The editorial runs as follows:
China Experts Wanted:
By The Irrawaddy
Please don’t let the headline give you the wrong impression: This is not a job advertisement. It is merely intended to point out something Myanmar urgently needs: independent institutions and think tanks specializing in China issues and studies.
China has always been Myanmar’s big neighbor to the north. But today it is a rising regional power with ambitions to compete with the US. Some media pundits are even calling the 21st century the “Chinese century”.
China’s emergence as a player in global affairs should be of concern to all of us, but Myanmar in particular has a special place in China’s grand plan.
Myanmar’s previously ruling military junta gave away major economic projects to China. The NLD government, too, has allowed China to advance its economic interests here, reflecting in part the fact that in the aftermath of the 2017 Rakhine conflict, Myanmar needed China’s help on the UN Security Council. In addition to the Yangon New City project, China has signed agreements to open three cross-border cooperation zones in Shan and Kachin states.
The Myitsone Dam hydropower project remains suspended by the Myanmar side, though Beijing does not appear to have given up on it. The fact remains, however, that local people in Myanmar will simply never accept this project.
The Kyaukphyu deep-sea port and Special Economic Zone project was initially expected to cost more than US$9 billion (12.29 trillion kyats), but was renegotiated under the current government and the cost estimate brought down to a bit above $1 billion. This was a positive step by the NLD government.
But we can’t speak of China without discussing the armed groups in ethnic areas along the Sino-Myanmar border. Almost all these organizations have come under Chinese influence. China is the main source of political aid to ethnic armed groups in northern Myanmar. It cannot be a coincidence that armed conflict has escalated in the north since the abrupt suspension of the Myitsone project.
In recent years we have seen the Arakan Army (AA) come to the fore—a development that could not have occurred without China’s backing. When a portion of the Indian-backed Kaladan Multi-Modal Transit Transport Project was attacked by Rakhine militants, questions immediately arose as to who was behind it.

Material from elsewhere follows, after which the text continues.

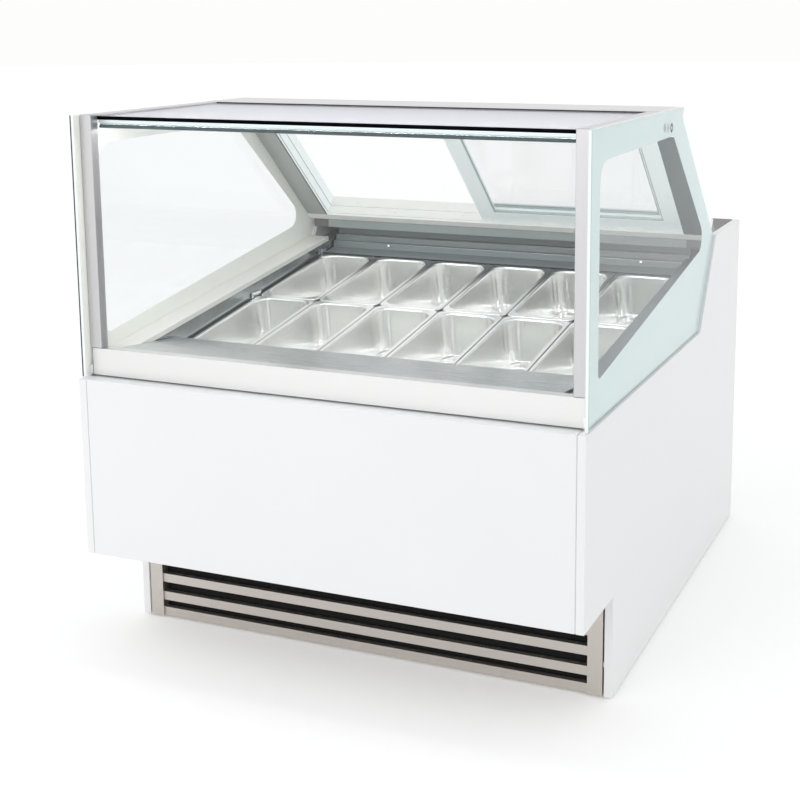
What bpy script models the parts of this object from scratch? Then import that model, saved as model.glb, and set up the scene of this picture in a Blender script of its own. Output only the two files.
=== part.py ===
"""Scooping display freezer for twelve five-litre pans, modelled as the pieces it is assembled from.

Metres, +Z up, +X to the customer's right, front towards -Y. The origin is on the floor, under the middle
of the outer case. Run with: blender --background --python part.py
"""
import math

import bpy
from mathutils import Matrix, Vector

# Outer case
WIDTH, DEPTH, HEIGHT = 1.140, 1.372, 1.182
HALF_W, FRONT_Y, BACK_Y = WIDTH / 2, -DEPTH / 2, DEPTH / 2
PANEL_T = 0.018            # side panel thickness
FLOOR_GAP = 0.004          # skirts stop this far above the floor
BASE_Z = 0.225             # underside of the front panel
SILL_Z = 0.618             # top of the front panel, where the glass starts
COUNTER_Z = 0.838          # rear work surface
KICK_Y = FRONT_Y + 0.197   # front of the toe space
GAP = 0.0005               # clearance between touching pieces
INSIDE_X = HALF_W - PANEL_T - GAP

# Glass case
GLASS_T = 0.008
GLASS_FRONT_Y = -0.672
REAR_TOP = Vector((0.014, HEIGHT))         # (y, z) of the rear slope's upper end
REAR_FOOT = Vector((0.394, COUNTER_Z))     # (y, z) of its lower end
GLASS_HEEL_Y = 0.243
BETWEEN_GLASS_X = HALF_W - GLASS_T - GAP
TOP_SEAM_Y = -0.159

# Front frame, which tilts about its bottom rail
FRAME_FRONT_Y, FRAME_BACK_Y = -0.652, -0.628
RAIL_BOTTOM_Z, RAIL_TOP_Z = 0.6215, 0.680
POST_W = 0.028
FRONT_HINGE = Vector((-0.647, 0.6315))     # (y, z)
HINGE_PIN_R = 0.003

# Rear sliding doors, in the frame of the rear slope: s runs down the slope, d out of it
FRAME_IN_D, FRAME_OUT_D = -0.036, 0.026
TOP_TRACK_S, DOOR_TOP_S, TRACK_FACE_S, TRACK_FOOT_S = 0.036, 0.066, 0.464, 0.486
JAMB_INNER_X = 0.5005
DOOR_W, DOOR_T, STILE_W = 0.538, 0.015, 0.043
PARK_OFFSET = 0.013        # the left door stands this far short of the right jamb

# Pan deck: u runs up the slope, w out of it
DECK_ORIGIN = Vector((-0.0456, 0.687))     # (y, z) of the seam between the two rows
DECK_ANGLE = math.atan(0.147)
PAN_X, PAN_Y, PAN_DEPTH, PAN_WALL = 0.1655, 0.3605, 0.120, 0.0015
PAN_PITCH, PANS_PER_ROW = 0.1672, 6
ROW_U = PAN_Y / 2 + 0.0009
WALL_X = 0.508             # inner side walls of the tub
CAP_Z0, CAP_SLOPE = 0.7385, 0.122

# Push switch in the control plate
SWITCH_X, SWITCH_Z, SWITCH_R = -0.265, 0.735, 0.011


# ---------------------------------------------------------------- helpers
def clear_scene():
    for obj in list(bpy.data.objects):
        bpy.data.objects.remove(obj, do_unlink=True)


def material(name, colour, roughness, metallic=0.0, alpha=1.0):
    mat = bpy.data.materials.new(name)
    mat.use_nodes = True
    shader = mat.node_tree.nodes["Principled BSDF"]
    shader.inputs["Base Color"].default_value = (*colour, 1.0)
    shader.inputs["Roughness"].default_value = roughness
    shader.inputs["Metallic"].default_value = metallic
    shader.inputs["Alpha"].default_value = alpha
    mat.diffuse_color = (*colour, alpha)
    return mat


def mesh_object(name, verts, faces, mat):
    mesh = bpy.data.meshes.new(name)
    mesh.from_pydata([tuple(v) for v in verts], [], faces)
    mesh.update()
    obj = bpy.data.objects.new(name, mesh)
    obj.data.materials.append(mat)
    bpy.context.collection.objects.link(obj)
    return obj


def loft(name, rings, mat, closed_ends=True):
    """Solid through rings of equal length, whose points run anticlockwise seen from the last ring."""
    count = len(rings[0])
    verts = [p for ring in rings for p in ring]
    faces = []
    for r in range(len(rings) - 1):
        for i in range(count):
            j = (i + 1) % count
            faces.append((r * count + i, r * count + j, (r + 1) * count + j, (r + 1) * count + i))
    if closed_ends:
        faces.append(tuple(reversed(range(count))))
        faces.append(tuple(range((len(rings) - 1) * count, len(rings) * count)))
    return mesh_object(name, verts, faces, mat)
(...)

During a recent visit to Russia, Myanmar military commander-in-chief Senior General Min Aung Hlaing said the violence in Myanmar was fueled by the strong support being provided to various players by big powers. The consensus among observers was that the commander-in-chief’s comments were aimed at China.

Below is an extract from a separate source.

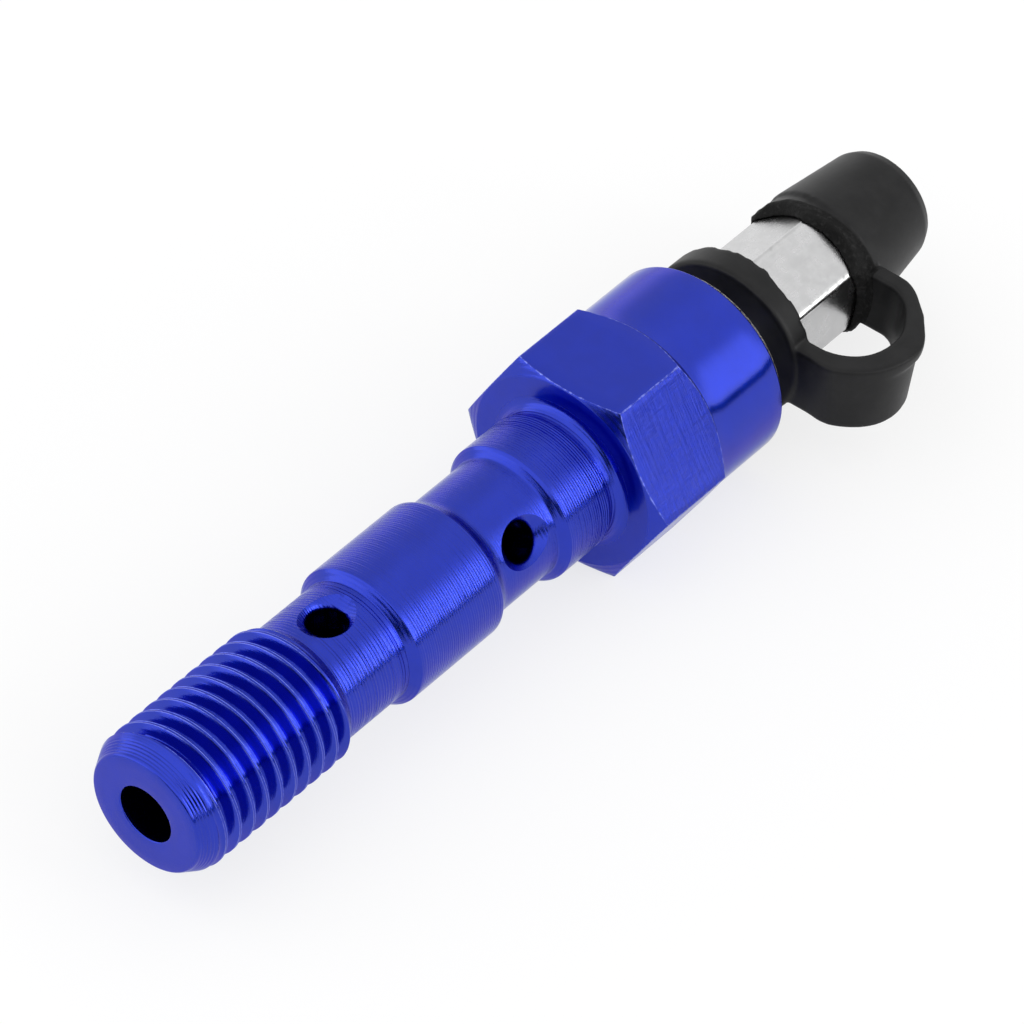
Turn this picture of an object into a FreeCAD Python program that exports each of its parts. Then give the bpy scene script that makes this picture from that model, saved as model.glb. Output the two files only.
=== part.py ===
import FreeCAD, Part

import math

import os

import Sketcher

# Double banjo bolt with a bleed nipple and its rubber dust cap, in millimetres.
# The bolt's axis is X: the thread points to -X, the dust cap to +X.
# The origin lies on the axis in the seating face under the head. +Z is up, with a spanner flat
# at the bottom, so the bolt lies as it rests on a bench. The cap's strap loops out to -Y.

# Driving dimensions: name, value in mm (angles in degrees), meaning.
SIZES = [
    # turned and milled body
    ("thread_dia", 9.84, "crest diameter of the M10 x 1.25 thread"),
    ("thread_len", 12.9, "front face to the end of the thread"),
    ("lead_dia", 8.3, "diameter of the front face"),
    ("lead_len", 1.4, "length of the lead chamfer"),
    ("runout_len", 0.8, "cone from the thread down to the first waist"),
    ("waist_dia", 8.6, "diameter of both waists"),
    ("waist_one_len", 5.45, "length of the waist behind the thread"),
    ("land_dia", 9.84, "diameter of the lands that centre the banjo eyes"),
    ("land_lead_len", 0.45, "short cone up to a land"),
    ("land_one_len", 7.65, "length of the first land"),
    ("land_back_len", 0.85, "cone from the first land down to the second waist"),
    ("waist_two_len", 5.25, "length of the second waist"),
    ("land_two_len", 3.7, "length of the land under the head"),
    ("undercut_depth", 0.3, "depth of the relief under the head"),
    ("undercut_slope", 0.2, "length of the relief's leading cone"),
    ("undercut_len", 1.1, "length of the relief"),
    ("seat_fillet", 0.85, "radius between the relief and the seating face"),
    ("hex_af", 14.0, "spanner size of the head"),
    ("hex_len", 7.25, "seating face to the collar"),
    ("hex_edge", 0.1, "step between a flat and both turned edges of the hexagon"),
    ("front_angle", 25.0, "chamfer angle at the front of the hexagon"),
    ("back_angle", 40.0, "chamfer angle between hexagon and collar"),
    ("collar_len", 6.85, "length of the round collar"),
    ("collar_chamfer_len", 0.75, "length of the collar's end chamfer"),
    ("collar_chamfer_drop", 0.6, "height of the collar's end chamfer"),
    # fluid way
    ("bore_dia", 4.0, "main bore"),
    ("bore_chamfer", 0.2, "chamfer of the bore in the front face"),
    ("cross_dia", 2.8, "cross holes through the waists"),
    ("sink_dia", 3.5, "countersink of the cross holes"),
    ("sink_depth", 0.45, "depth of the countersink from the waist's crown"),
    ("hole_one_clock", 0.0, "first cross hole, turned from the top towards -Y"),
    ("hole_two_clock", 60.0, "second cross hole, turned from the top towards -Y"),
    ("seat_depth", 9.2, "end face of the collar to the edge of the inner seat"),
    ("tap_chamfer", 0.35, "chamfer at the mouth of the tapped hole"),
    # bleed nipple
    ("seal_gap", 0.04, "gap between cone and seat when just closed"),
    ("thread_gap", 0.05, "radial gap of the nipple's thread"),
    ("tip_dia", 4.4, "flat end of the cone tip, which covers the bore"),
    ("pilot_dia", 5.2, "plain pilot behind the cone"),
    ("nipple_thread_dia", 7.0, "crest diameter of the M7 x 1 thread"),
    ("nipple_thread_len", 5.6, "length of the nipple's thread"),
    ("thread_inset", 0.4, "end of the nipple's thread inside the collar"),
    ("neck_dia", 5.9, "neck that carries the cap's ring"),
    ("neck_len", 4.1, "neck outside the collar"),
    ("nipple_af", 8.0, "spanner size of the nipple"),
    ("nipple_hex_len", 7.4, "length of the nipple's hexagon"),
    ("nipple_edge", 0.15, "step between a flat and the turned edges of the nipple's hexagon"),
    ("stem_dia", 4.8, "stem of the hose end"),
    ("stem_len", 1.5, "length of the stem"),
    ("barb_dia", 6.2, "largest diameter of the hose barb"),
    ("barb_len", 3.7, "length of the barb's long taper"),
    ("nozzle_dia", 4.4, "nose of the hose end"),
    ("nozzle_len", 1.0, "length of the nose"),
    ("nipple_bore_dia", 2.2, "bleed way along the nipple"),
    ("nipple_cross_dia", 1.6, "bleed way across the pilot"),
    # dust cap
    ("cap_gap", 0.05, "radial gap between rubber and metal"),
    ("ring_gap", 0.15, "ring to the nipple's hexagon"),
    ("ring_len", 1.9, "length of the cap's ring"),
    ("ring_wall", 2.75, "radial width of the ring"),
    ("mouth_overlap", 1.5, "how far the hood reaches over the hexagon"),
    ("mouth_wall", 0.28, "wall of the hood at its mouth"),
    ("lip_len", 1.6, "length of the hood's conical lip"),
    ("barrel_wall", 1.65, "wall of the hood round the hose end"),
    ("barrel_len", 8.2, "length of the hood behind its lip"),
    ("barrel_draft", 0.75, "how much the hood's radius narrows to its end"),
    ("hood_round", 0.9, "rounding of the hood's closed end"),
    ("hood_end_wall", 1.2, "thickness of the hood's closed end"),
    ("strap_thick", 1.6, "thickness of the strap"),
    ("strap_width", 4.4, "width of the strap"),
    ("strap_drop", 0.25, "how far the strap lies below the axis"),
    ("strap_root", 2.2, "hood's mouth to the middle of the strap"),
    ("loop_reach", 6.1, "axis to the centre of the strap's bend"),
]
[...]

Experience shows that relations between China and Myanmar are never straightforward. The Chinese government’s commitment to help bring peace to Myanmar has disappeared amid the sounds of gunfire and the battles that continue to rage in northern Rakhine and northeastern Shan State. It only goes to show that China cannot be viewed as an honest peace broker.
No experts believe China will allow Myanmar to drift out of its orbit. China has made clear its intention to secure a foothold in the Indian Ocean through the Kyaukphyu deep-sea port project. Looking at China’s game plan, some experts even worry that Myanmar will disappear off the map in the next 20 years.

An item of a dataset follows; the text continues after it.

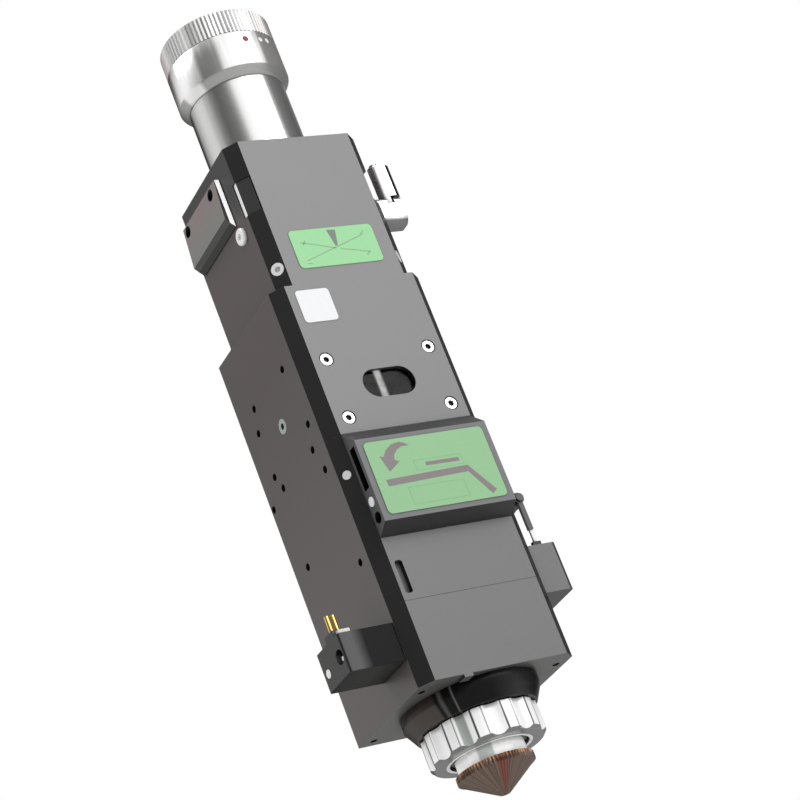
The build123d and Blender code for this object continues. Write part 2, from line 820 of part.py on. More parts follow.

China has been exerting its influence in Myanmar in various ways for decades. In the parliamentary democracy era under U Nu, and later during U Ne Win’s Socialist regime, it did so through the Burmese Communist Party. Today, Chinese weapons and economic influence are both spreading in Myanmar; the day is not far off when China’s shadow will become so big that it will completely engulf Myanmar.
But how much has Myanmar really learned about China, about its interests in Myanmar, its geopolitical game plan, its economic goals, etc.?
Myanmar needs independent research institutes and centers to study China’s geopolitical strategy and aims. They must be financially and politically independent institutions. Research papers on the Chinese economy should be written at universities.
We need to educate ourselves about China, a country that has always reserved the right to interfere in Myanmar’s sovereignty and internal peace and stability.
Experts and think tanks on China studies tend to emerge slowly over time. But it’s time for the state to raise the bar and promote their development.
This editorial was first published in Burmese by The Irrawaddy Burmese edition.
These are my observations:
There is no dearth of specialists or Chinese linguists in Myanmar. Everyone knew about Chinese predatory moves. They were helpless when the West imposed sanctions on Myanmar and China stepped in a big way.
In 2018 China voted against the UN Human Rights Commission’s move to establish a body to investigate the claims of alleged genocide in Rakhine State. It has been playing a mediatory role between Myanmar and Bangladesh since 2017. It is not enough to have Specialists who can foresee short term and long goals of China.
From our Indian experience, there is no dearth of Specialists but there was no will on the part of the Government to stand up to the Bully. For the first time we see after the Galwan incident that we see India planning a long haul in confronting China.
Incidentally it is felt though not specifically said that India can no longer depend on its own strategic independence. But Myanmar as yet is in no position to get out of the orbit of China though it is aware of China’s geo political strategy. For this, the western Countries themselves are responsible for pushing Myanmar- into the lap of the Chinese.
What is not clear is why both the Civilian Government and the Myanmar Army are going Hammer and tongs against the Arakan Army. The Arakan Army is operating in one area that has no border with China and yet China cannot ignore the fact that their major project for an outlet to the Indian Ocean relating to Kyakphyu Port and the SEZ would need the goodwill of the AA.
Incidentally, the Kyaukphyu Port is of greater strategic significance to China than the Gwadar Port of the CPEC. The Gwadar Port will service only Xinjiang and other sparsely populated regions of China while the Kyakphyu would give an opening to the highly populated regions in Southern China like Yunnan that is too far removed from the Chinese Coast.
It is not clear either, why there cannot be a cease-fire between the ethnic outfit and the Government to be followed by talks. If the attempt is to isolate the Arakan Army be declaring them as a terrorist outfit it may not work and has not worked so far. There have also been some irresponsible media reports in India of possible of a tie up between the ARSA and the Arakan Army which do not appear to be true. I entirely agree with the suggestion that Myanmar should have independent institutions and trustworthy think tanks who can be consulted.
I recall having a discussion with the Chief of the Government funded Strategic Institute a few years ago and all I got was repeated wholesome praise of China.
This editorial should be an eye opener for the policy makers of our neighbouring countries, especially Nepal.